This is the entire AFP statement about its closure of the Haneef investigation, issued late on Friday afternoon:
The Australian Federal Police (AFP) can confirm that today it advised Mr Rod Hodgson, Solicitor acting on behalf of Dr Mohamed Haneef, that the AFP has recently informed the Attorney-General and the Minister for Home Affairs that Dr Haneef is no longer a person of interest.
The AFP has concluded its active inquiries, although some long standing overseas inquiries are yet to be fully resolved. At the present time, there is insufficient evidence to institute proceedings against Dr Haneef for any criminal offence.
So there.
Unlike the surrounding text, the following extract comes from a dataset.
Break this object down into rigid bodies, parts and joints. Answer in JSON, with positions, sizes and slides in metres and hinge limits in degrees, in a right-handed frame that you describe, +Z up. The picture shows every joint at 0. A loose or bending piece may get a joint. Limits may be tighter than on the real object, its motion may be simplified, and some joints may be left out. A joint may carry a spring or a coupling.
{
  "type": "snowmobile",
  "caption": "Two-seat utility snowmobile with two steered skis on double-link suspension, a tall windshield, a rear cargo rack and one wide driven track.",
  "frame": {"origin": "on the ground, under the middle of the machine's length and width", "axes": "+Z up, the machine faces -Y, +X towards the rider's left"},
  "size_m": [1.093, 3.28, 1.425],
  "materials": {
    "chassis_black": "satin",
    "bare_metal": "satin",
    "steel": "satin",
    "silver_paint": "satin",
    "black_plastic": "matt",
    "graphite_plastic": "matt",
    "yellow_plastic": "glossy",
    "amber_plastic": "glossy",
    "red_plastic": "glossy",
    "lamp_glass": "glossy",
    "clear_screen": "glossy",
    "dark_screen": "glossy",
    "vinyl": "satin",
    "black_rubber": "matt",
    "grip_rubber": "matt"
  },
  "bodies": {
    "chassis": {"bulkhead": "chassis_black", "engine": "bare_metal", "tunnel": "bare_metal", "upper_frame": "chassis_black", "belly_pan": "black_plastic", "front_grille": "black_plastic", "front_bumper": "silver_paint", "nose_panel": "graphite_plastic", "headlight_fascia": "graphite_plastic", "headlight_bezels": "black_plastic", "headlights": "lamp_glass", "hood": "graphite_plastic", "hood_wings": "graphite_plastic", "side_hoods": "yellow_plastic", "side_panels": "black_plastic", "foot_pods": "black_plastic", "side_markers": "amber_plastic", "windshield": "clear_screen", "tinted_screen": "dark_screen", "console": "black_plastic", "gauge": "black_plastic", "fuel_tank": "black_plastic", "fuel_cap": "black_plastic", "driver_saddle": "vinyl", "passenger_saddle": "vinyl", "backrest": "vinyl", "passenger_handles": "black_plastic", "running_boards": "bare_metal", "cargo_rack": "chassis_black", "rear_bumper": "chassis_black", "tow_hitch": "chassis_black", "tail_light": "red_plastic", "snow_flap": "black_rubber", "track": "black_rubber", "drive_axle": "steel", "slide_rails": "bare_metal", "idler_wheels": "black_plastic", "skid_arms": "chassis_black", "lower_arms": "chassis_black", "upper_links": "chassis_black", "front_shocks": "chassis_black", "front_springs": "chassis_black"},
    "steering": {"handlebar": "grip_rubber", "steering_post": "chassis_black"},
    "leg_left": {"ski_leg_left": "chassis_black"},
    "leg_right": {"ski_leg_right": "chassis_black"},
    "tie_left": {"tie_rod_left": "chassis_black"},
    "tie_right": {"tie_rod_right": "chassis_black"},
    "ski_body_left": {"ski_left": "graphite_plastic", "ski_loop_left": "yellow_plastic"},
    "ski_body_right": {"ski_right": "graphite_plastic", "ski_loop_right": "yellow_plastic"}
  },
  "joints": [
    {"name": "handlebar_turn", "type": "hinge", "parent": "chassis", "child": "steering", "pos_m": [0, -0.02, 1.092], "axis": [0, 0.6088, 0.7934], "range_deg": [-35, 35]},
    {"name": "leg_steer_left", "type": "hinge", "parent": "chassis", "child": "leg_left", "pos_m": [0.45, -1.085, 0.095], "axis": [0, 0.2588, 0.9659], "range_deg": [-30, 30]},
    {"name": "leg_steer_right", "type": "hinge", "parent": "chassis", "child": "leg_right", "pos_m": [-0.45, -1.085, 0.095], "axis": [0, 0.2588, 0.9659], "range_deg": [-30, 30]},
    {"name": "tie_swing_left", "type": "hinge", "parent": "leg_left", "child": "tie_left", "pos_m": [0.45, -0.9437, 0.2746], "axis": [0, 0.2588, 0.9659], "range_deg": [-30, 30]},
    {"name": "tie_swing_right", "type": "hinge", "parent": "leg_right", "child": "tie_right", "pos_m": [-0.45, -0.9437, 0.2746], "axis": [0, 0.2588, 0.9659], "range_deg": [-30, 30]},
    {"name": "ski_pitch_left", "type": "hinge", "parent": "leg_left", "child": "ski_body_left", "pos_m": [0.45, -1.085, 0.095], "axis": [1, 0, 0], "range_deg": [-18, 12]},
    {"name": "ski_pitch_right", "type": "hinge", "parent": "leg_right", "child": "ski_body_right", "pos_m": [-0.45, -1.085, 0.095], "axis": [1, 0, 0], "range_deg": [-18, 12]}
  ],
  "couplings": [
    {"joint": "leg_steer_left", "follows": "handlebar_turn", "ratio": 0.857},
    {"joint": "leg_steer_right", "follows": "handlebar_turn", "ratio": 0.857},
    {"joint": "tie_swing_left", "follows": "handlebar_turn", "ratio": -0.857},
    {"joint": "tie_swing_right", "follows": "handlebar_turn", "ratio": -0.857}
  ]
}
Dr Haneef is off the hook – although, of course, you never know what those “long-standing overseas inquiries” might yet turn up.
Chris Merritt in The Australian rightly ripped into the AFP on Saturday, accusing them of trying to bury the announcement late on a Friday with Fairfax journalists on strike. Dead right.
And it’s only the last in a long series of embarrassments for the AFP in relation to the Haneef case. They’ve been catalogued innumerable times. They’d be hilarious if they didn’t amount to a nightmare for the innocent victim of the AFP’s bungling. And throughout, there has been a consistent theme — Mick Keelty’s unwillingness to accept a shred of responsibility. He has blamed everyone else but his own officers for the disaster — the Commonwealth DPP, the Poms, Kevin Andrews, Haneef’s lawyers for leaking material, Haneef himself for not cooperating, and most of all the media. Back in January, Keelty called for the media to be muzzled in terrorism cases so that they couldn’t expose the sort of f-ck-ups inflicted by the AFP on Haneef.
And Keelty’s refusal to accept responsibility is the real reason why the “investigation” of Haneef allegedly continued up until last week. Everyone else thought Haneef was innocent. Even the right-wing paranoiacs at ASIO thought so. Keelty himself admitted that he shouldn’t have been charged. But on the AFP went, pretending that there was still some serious possibility that they could ping a terrorist.
The cost of this extended exercise in a-se-covering steadily grew. By December last year, the cost had reached $7.5m, including a $1.6m overtime bill. By May, the cost had reached $8.2m. Keelty justified the burgeoning cost of an investigation into an innocent man by declaring that it related to matters arising from last year’s terrorist plots in the UK other than Haneef. He has never elaborated on what exactly they are. Only $3.2m of the $8.2m, Keelty claimed, had been spent directly on investigating Haneef. No breakdown for these figures has ever been provided.
Crikey asked the AFP for information on the total cost of the investigation now that it had been concluded, but it did not respond by deadline. Our own pro-rata calculations suggest that, based on Keelty’s Estimates evidence, the AFP was blowing about $37,000 a week on the investigation, and would have racked up more than $500,000 since May in additional costs. This brings the total cost of the investigation close to $8.8m.
There was many reasons why Mick Keelty should resign — should have resigned last year, in fact. But the most fundamental is his persistent refusal to accept responsibility for what the AFP did in the Haneef case, and his attempts to lay the blame elsewhere. His determination to continue wasting taxpayers’ money on an effort to cover his own backside shows just how obsessive Keelty is about ducking responsibility for what is one of the worst stains on Federal law enforcement in its history.